The strap from a dead soldier’s backpack remains on the trunk of the vehicle that ran them over just shortly after midnight on Sunday, November twenty-ninth. But while the army is grieving the loss of two of their men, they are also being blamed for the accident. A driver we spoke to who did not wish to appear on camera, said prior to the accident he saw the B.D.F. truck parked on the highway, and he says its location could have caused him to crash.
Witness
“What I observe was a truck on the highway.”
Q: “So it wasn’t park off the highway?”
Witness
“No, the truck was parked on the highway. So what happen is when I approached that point of the highway, I had to stop because an approaching vehicle was coming in the opposite direction. I had to stop to let the other vehicle pass, cause he was in my lane. So I had to stop and then wait until the approaching vehicle pass and then I proceeded.”
Kenrick Banner and Rupert Castillo, who were travelling along with Tillett, said when they took the curve, the only thing they could have done to avoid hitting the truck, was to drive off the road and into the bushes. Presently Tillett and Banner are in the Belmopan Hospital recovering from injuries they received.
Jacqueline Woods
“According to Tillett, Banner and Castillo, the injuries they receive were not as a result of the traffic accident, but they were first pulled out of their vehicle and then beaten by the B.D.F. soldiers.”
The three men who all sustained identical injuries say if the police hadn’t arrived on the scene, they believe they would have been beaten to death.
Kenrick Banner
“When we come out, those guys just dash we, throw we down on the ground and took the gun and start to pound we all over right. Some of them took the gun and point it to our heads, you know, click. You hear click and I say well, I out.
I had to close my eyes and really pretend like I blackout, so those guys could ease off. Then they still come back afterwards and say, oh you are playing trick, alright hold here and same treatment again.”

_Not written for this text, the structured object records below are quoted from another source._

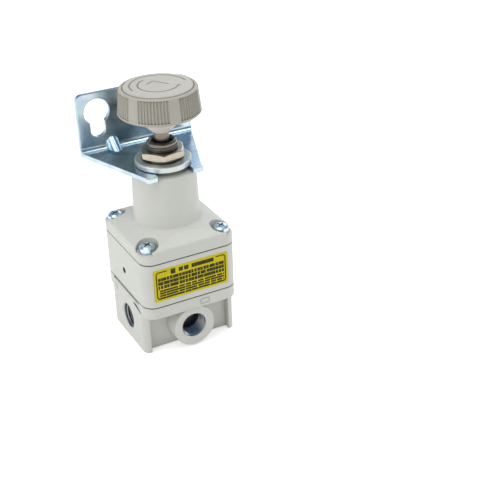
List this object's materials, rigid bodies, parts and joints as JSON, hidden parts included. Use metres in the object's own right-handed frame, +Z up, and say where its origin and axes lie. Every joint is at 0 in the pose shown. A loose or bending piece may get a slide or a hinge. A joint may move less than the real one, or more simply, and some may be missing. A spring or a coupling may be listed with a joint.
{
  "type": "precision pressure regulator",
  "caption": "Square-bodied precision air pressure regulator with a fluted hand knob, opposed threaded ports, a front gauge port and a bent keyhole mounting bracket.",
  "frame": {"origin": "on the adjusting axis, in the plane of the flat bottom of the lower body", "axes": "+Z up along the adjusting axis towards the knob, -Y out of the front with the gauge port and the label, -X out of the inlet port"},
  "size_m": [0.0422, 0.0417, 0.0916],
  "materials": {
    "casting_paint": "warm off-white paint, satin, on cast metal",
    "knob_plastic": "taupe grey moulded plastic",
    "cap_plastic": "taupe grey moulded plastic, a little paler",
    "zinc_plate": "bright zinc plating with a blue passivate",
    "screw_zinc": "bright zinc plating",
    "nickel": "warm nickel plating",
    "washer_zinc": "pale zinc plating",
    "stem_steel": "machined steel",
    "spring_steel": "drawn spring wire",
    "inner_aluminium": "machined aluminium",
    "inner_brass": "machined brass",
    "rubber": "black nitrile rubber",
    "label_film": "yellow printed film"
  },
  "bodies": {
    "housing": {"lower_body": "casting_paint", "middle_body": "casting_paint", "bonnet": "casting_paint", "lower_diaphragm": "rubber", "upper_diaphragm": "rubber", "set_diaphragm": "rubber", "valve_seat": "inner_brass", "valve_spring": "spring_steel", "valve_guide": "inner_brass", "guide_oring": "rubber", "nozzle_body": "inner_aluminium", "nozzle": "inner_brass", "fixed_orifice": "inner_brass", "setting_spring": "spring_steel", "panel_bushing": "stem_steel", "panel_nut": "nickel", "clamp_washer": "washer_zinc", "bracket": "zinc_plate", "cover_screws": "screw_zinc", "cover_spring_washers": "screw_zinc", "front_label": "label_film"},
    "seat_carriage": {"spring_seat": "stem_steel", "seat_ball": "stem_steel"},
    "adjuster": {"adjusting_screw": "stem_steel", "knob": "knob_plastic", "knob_cap": "cap_plastic", "knob_screw": "screw_zinc"},
    "setting_stack": {"spring_plate": "inner_aluminium", "set_plate": "inner_aluminium", "flapper": "stem_steel"},
    "relay": {"relay_spacer": "inner_aluminium", "relay_plate": "inner_aluminium", "relay_nut": "stem_steel", "exhaust_seat": "inner_brass"},
    "valve": {"supply_valve": "stem_steel", "valve_rubber": "rubber"}
  },
  "joints": [
    {"name": "seat_travel", "type": "slide", "parent": "housing", "child": "seat_carriage", "axis": [0, 0, -1], "range_m": [0, 0.004], "deforming": ["setting_spring"]},
    {"name": "knob_turn", "type": "hinge", "parent": "seat_carriage", "child": "adjuster", "pos_m": [0, 0, 0.08], "axis": [0, 0, -1], "range_deg": [0, 1800]},
    {"name": "setting_slide", "type": "slide", "parent": "housing", "child": "setting_stack", "axis": [0, 0, -1], "range_m": [-0.0002, 0.0001], "stiffness_N_per_m": 6000, "deforming": ["set_diaphragm"]},
    {"name": "relay_slide", "type": "slide", "parent": "housing", "child": "relay", "axis": [0, 0, -1], "range_m": [0, 0.0006], "stiffness_N_per_m": 1500, "springref_m": -0.0002, "deforming": ["lower_diaphragm", "upper_diaphragm"]},
    {"name": "valve_slide", "type": "slide", "parent": "housing", "child": "valve", "axis": [0, 0, -1], "range_m": [0, 0.0006], "deforming": ["valve_spring"]}
  ],
  "couplings": [
    {"joint": "seat_travel", "follows": "knob_turn", "m_per_rad": 0.00012732},
    {"joint": "valve_slide", "follows": "relay_slide", "ratio": 1}
  ]
}
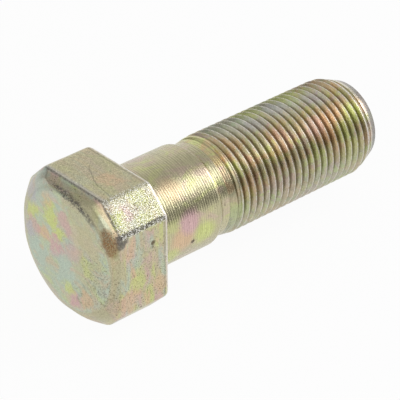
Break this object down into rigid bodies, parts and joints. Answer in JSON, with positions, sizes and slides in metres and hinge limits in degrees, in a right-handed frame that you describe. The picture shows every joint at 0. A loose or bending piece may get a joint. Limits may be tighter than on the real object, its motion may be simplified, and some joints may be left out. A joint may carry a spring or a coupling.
{
  "type": "bolt",
  "caption": "Large fit bolt: square wrench head with flattened corners and a chamfer, turned shank thicker than the fine thread, rounded shoulder and short neck, yellow zinc plated.",
  "frame": {"origin": "centre of the head's bearing face, on the bolt's axis", "axes": "+X along the shank towards the threaded tip; +Z is the outward normal of one wide flat of the head, up when the bolt lies on the opposite flat"},
  "size_m": [0.085, 0.032, 0.032],
  "materials": {
    "zinc_plated_steel": "yellow iridescent zinc passivate, satin, with fine turning lines on the shank and a slightly grainy forged head"
  },
  "bodies": {
    "root": {"bolt": "zinc_plated_steel"}
  },
  "joints": []
}
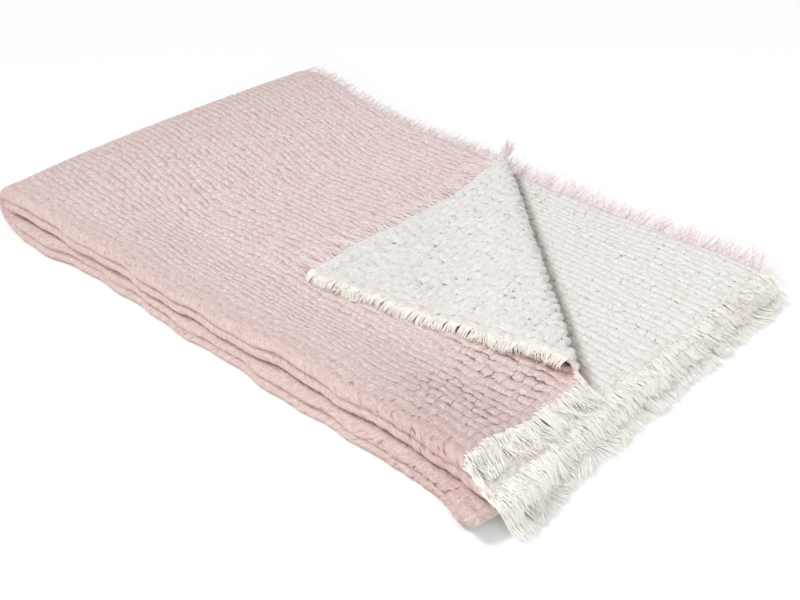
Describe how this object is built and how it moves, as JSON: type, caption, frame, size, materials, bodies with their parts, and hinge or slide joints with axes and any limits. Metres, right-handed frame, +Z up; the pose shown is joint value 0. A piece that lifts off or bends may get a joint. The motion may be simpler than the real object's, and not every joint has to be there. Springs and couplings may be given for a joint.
{
  "type": "folded cotton throw blanket",
  "caption": "Crinkled cotton throw folded in half both ways, one top corner turned back, yarn fringe along its ends and long sides.",
  "frame": {"origin": "on the surface that the throw lies on, under the middle of its box", "axes": "+X along the long fold, from the cross fold towards the fringed ends; +Y from the long fold towards the open long sides; +Z up"},
  "size_m": [1.011, 0.6801, 0.0731],
  "materials": {
    "pink_cotton": "matt crinkled double weave, dusty pink on this face and off-white on the other",
    "white_yarn": "matt off-white cotton yarn, curly",
    "pink_yarn": "matt dusty pink cotton yarn, fine and sparse"
  },
  "bodies": {
    "root": {"cloth": "pink_cotton", "end_fringe_top": "white_yarn", "end_fringe_second": "white_yarn", "end_fringe_third": "white_yarn", "end_fringe_bottom": "white_yarn", "end_fringe_corner": "white_yarn", "side_fringe_outer": "pink_yarn", "side_fringe_inner": "pink_yarn", "side_fringe_corner": "pink_yarn", "side_fringe_tuft": "pink_yarn"}
  },
  "joints": []
}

Castillo, who was sitting in the back of the car, said he was not only beaten, but claims the soldiers took his jewelry.
Rupert Castillo
“Well anytime the car stop, I never want to come out and the soldiers they just drag me out and stone me on the ground. And then they start to beat me up and they sit down on me and say I am the biggest one and I can take the lick. And they push my head on the ground and they pop my two chain like that.
All they say, I no want to hear no crying, no groaning or else there will be more, more beating for we. We just had to stay still and just take everything.”
When News Five contacted the B.D.F. about the allegations, we were told that they are not aware of any beating, but have the matter under investigation. Meanwhile the army maintains that their truck was parked off the side of the highway and that the three young men in the car were so drunk, they could not render any kind of assistance.